Surprising me, Tai approached Aubry for some much needed help in navigating away from Brad’s bullying, showing both of her idols in the process. Before they could come up with much of a plan, Cirie arrived on the scene and assured them that working together was the best option for the three of them … which is the most iconic final three remaining.

Cirie exited post plea, leaving Aubry to comfort a crying idol.

Troyzan told Sarah about Tai’s two idols, Tai told us he couldn’t trust Cirie, Cirie and Aubry knew they had no other option than sticking together and Tai cried again … which obviously took us into tribal where Michaela was quick to deliver some killer facials.

Aubry spoke about the fallout from the previous tribal, quickly pointing to Tai as the rat. Tai tried to defend himself, which annoyed Sarah and Brad. Sarah felt that it was everyone against Tai, while kween Cirie knows that people have made it through worse … and one. Cirie wasn’t feeling confident, while Aubry was keeping the the faith that she’d somehow survive tribal and/or the confusion.

Then it happened – advantagemageddon!

It started with Tai playing an idol on himself, followed by his second one on Aubry. This spooked Sarah into playing he one tribal only immunity idol, forcing Troyzan to throw his idol into the mix … meaning Cirie was eliminated from the game without any votes as the only person left in the game that wasn’t immune.

Fucking kill me. Fucking. Kill me. Fucking. Kill. Me.

Given the fact that she is an icon, she was given a touching exit that honoured her legacy, given a round of applause and a standing ovation from the jury.

Fucking kill me. I am broken – at least Probst made the audience also give her the standing ovation that she deserves.

As you know, this hurts so much more given how important she is to Annelie and my life – getting us clean and mostly sober, and treating us like family. She arrived in Ponderosa and I ran into her arms and broke down worse than her Micronesia final words.

I was gutted. Ruined. And most importantly salty, like the meats included on my Charcucirie Fields Board.

 

 

Fat hour, wine snacks, tapas, party food, hors d’oeuvres – I don’t give a fuck what you fucking call it (sorry, still so angry for the iconic Cirie), a good charcuterie can cure almost anything.

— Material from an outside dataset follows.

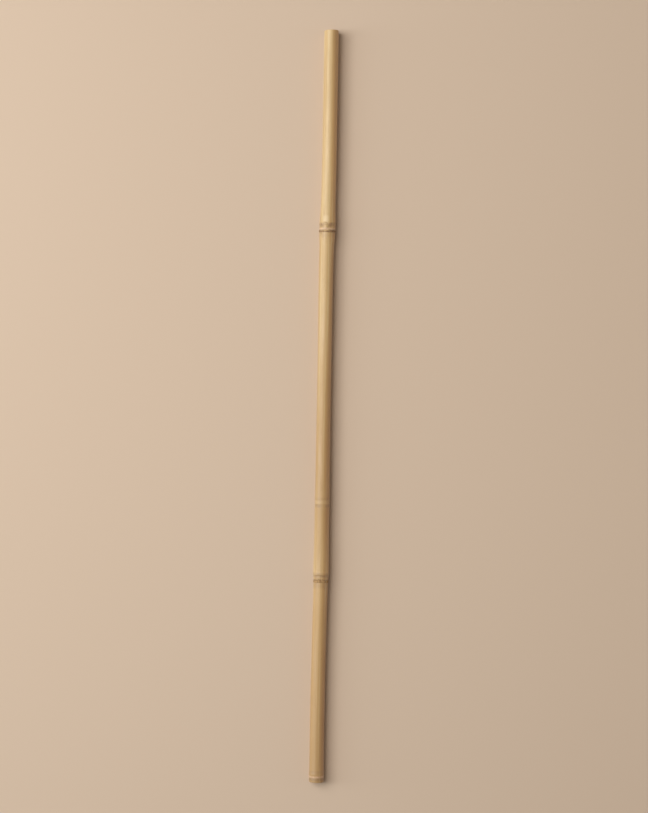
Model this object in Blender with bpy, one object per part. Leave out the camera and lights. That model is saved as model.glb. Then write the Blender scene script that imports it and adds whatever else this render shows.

But hey, you know how much I love a good piece of meat.

Enjoy!

 

 

Charcucirie Fields Board
Serves: 4-6.

Ingredients
2 chorizos, sliced and fried
sliced hungarian salami
sliced pancetta
sliced pepperoni
pate
chargrilled artichokes
chargrilled capsicums
sundried tomatoes
Sierra Dawn-Hummus
a small wheel of brie
small vintage cheddar
water crackers
French breadstick, thickly sliced

Method
So this is pretty basic … place it all on a board and devour.

Why waste time on cooking, when in the presence of the kween?